After his wife died in 1979, he kept operating the Hairem until the mid-1980s.
His favorite authors were Ernest Hemingway and Tom Clancy. He loved James Bond films, the “Godfather” movies and “The Good, the Bad and the Ugly.”
“He saw ‘The Good, The Bad and The Ugly’ 13 times at the show,” his son said. “When ‘The Godfather’ marathons were on cable, he’d watch the films back to back.”
Mr. Obrzut even knew the license plate numbers of the cars in Connie Corleone’s wedding scene.
When his son was sleeping on the couch, Mr. Obrzut would pretend to be Eli Wallach’s “Tuco” character in “The Good, the Bad and the Ugly,” begging, “Blondie, don’t die!”
“We used to wrestle and fight,” his son said, “and he would pretend to stick his thumbs in our eye sockets,” imitating another scene from that movie.

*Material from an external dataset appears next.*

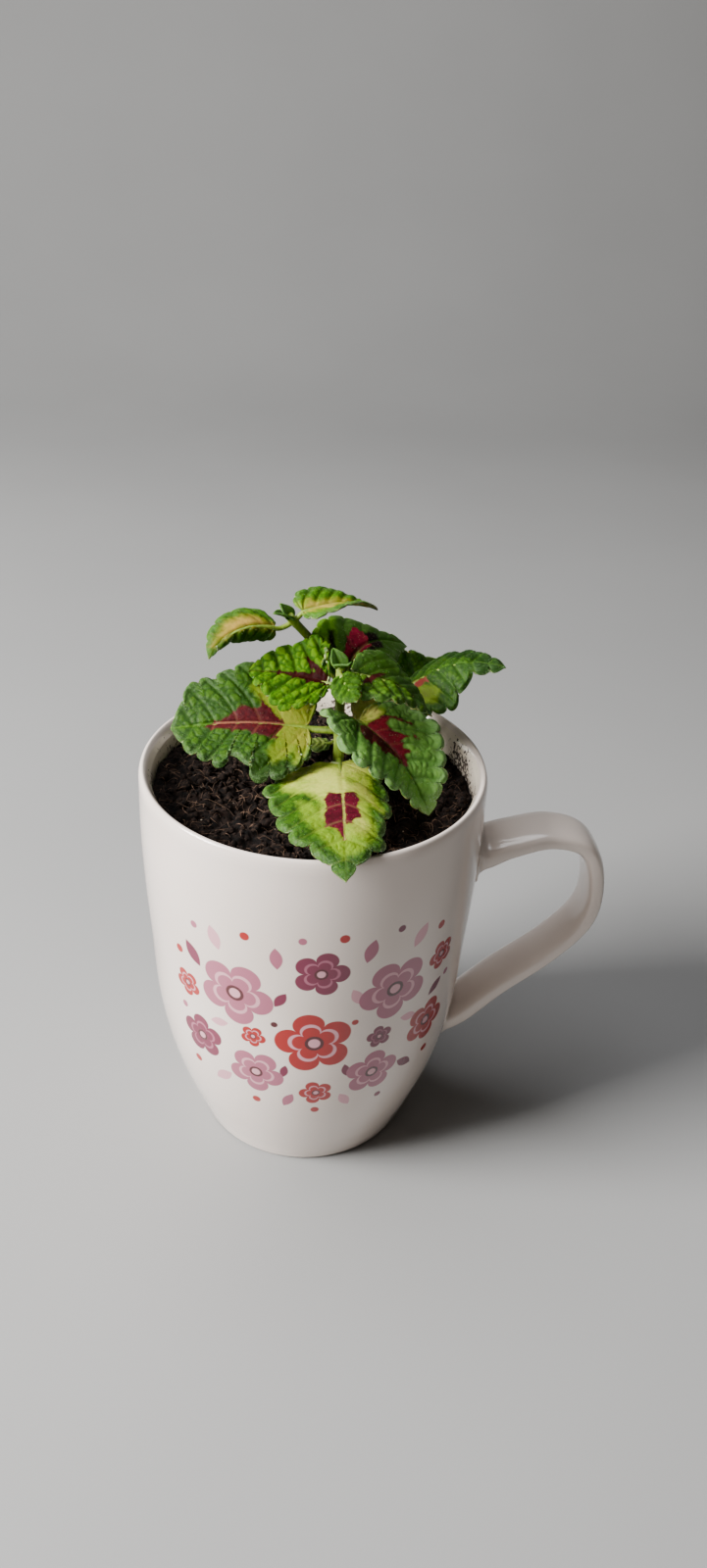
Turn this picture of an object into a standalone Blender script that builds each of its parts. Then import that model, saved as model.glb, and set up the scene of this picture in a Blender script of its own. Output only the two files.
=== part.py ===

“One of the best things he ever taught me,” Mike Obrzut said, “was never get depressed about anything that can be replaced with money.”
Mr. Obrzut’s favorite travel destinations were Ireland and Greece.
In 2005, Mr. Obrzut retired to Florida. When a hurricane threatened his home in Cocoa Beach, a friend from his old neighborhood in Chicago — who’d moved to Tampa — drove more than 250 miles to ferry Mr. Obrzut to Tampa so he could ride out the storm in safety.
He loved the White Sox. And, during football season, he’d make weekly calls to his son to lament the status of the Bears.
In addition to his sons Mike and Tony and daughter Pati Coy, Mr. Obrzut is survived by six grandchildren and two great-grandchildren. Services have been held.
As a teenager, he’d take the bus to the South Side to buy jazz records by Wes Montgomery and Illinois Jacquet. He was cremated with a CD by Jacquet.